Compassion for the Inner Critic

Written by Jen Liu
“It can be surprisingly difficult to include ourselves in our compassion practice, but it is for this reason that teachers like the inner critic are so valuable. Each time we manage to show ourselves the grace we would readily offer another, we strengthen that muscle of the heart, and our compassion practice becomes a little more complete.”
We all know the cliché of meditators being perpetually carefree, chilled-out people, but mindfulness practitioners are just as prone to having a harsh inner critic as anyone else. Ironically, that unkind voice can even seem to get louder as one's practice deepens, as a result of increased awareness and previously unconscious tendencies coming to light.
As with most other challenging aspects of being human, mindfulness practice won't eliminate adversity, but it gives us a framework for working with it. If we want to transmute our inner critic into a teacher and friend, we can turn to the teaching of compassion, one of Buddhism's four heart practices or brahmaviharas.

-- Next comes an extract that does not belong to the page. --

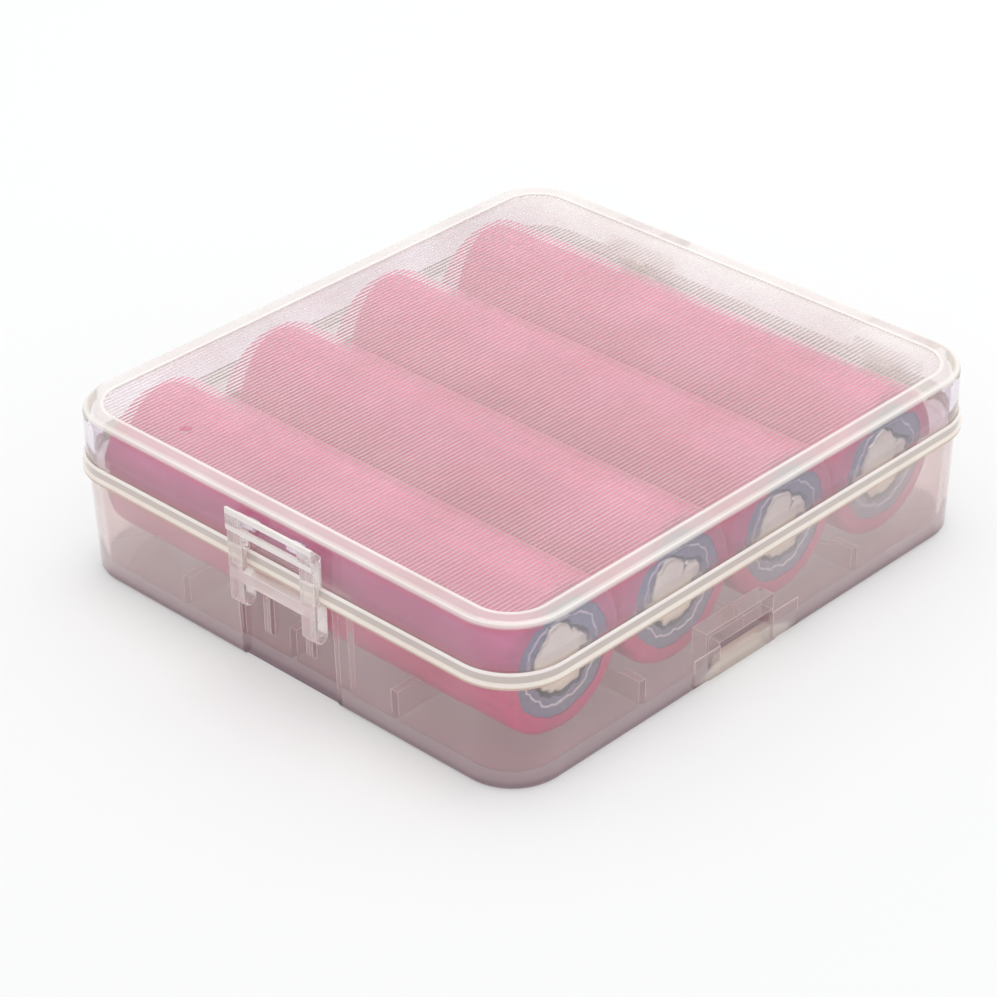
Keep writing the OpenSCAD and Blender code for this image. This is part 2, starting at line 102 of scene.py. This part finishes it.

While criticism is rooted in the analytical mind, compassion is all about the heart. On the fulfilling yet often thorny path of self-inquiry, whether we're able to practice self-compassion can make the difference between holding a healthy aspiration for growth or a destructive inner narrative that we aren't, and maybe never will be, good enough. When the desire for self-improvement isn't balanced with compassion, we can unintentionally take on the role of a bully toward our own progress and confidence, causing more harm than good.
If we find ourselves in that unbalanced place, we can generate compassion for the part of ourselves that is acting as the bully, as well as the part that is being bullied. Rather than seeing that dynamic as an unavoidable fact of our existence, we can touch into the perspective that, quite simply, the causes and conditions for self-aggression are present. From being bombarded by modern day consumerism's messaging of scarcity and inadequacy, to experiences at school or work where we felt our creativity was stifled, there is no shortage of reasons why we might trade in our innate curiosity and playfulness for shame and fear as the years go by.
Whatever the root cause, we can cultivate a sincere wish for all aspects of the self to be free from the suffering and confusion that leads to the compulsive denigration of our own worth and basic goodness. This can induce a felt experience of tenderness and acceptance that dissolves the overthinking quality of the judgmental mind by understanding it, not by warring with it.
It can be surprisingly difficult to include ourselves in our compassion practice, but it is for this reason that teachers like the inner critic are so valuable. Each time we manage to show ourselves the grace we would readily offer another, we strengthen that muscle of the heart, and our compassion practice becomes a little more complete.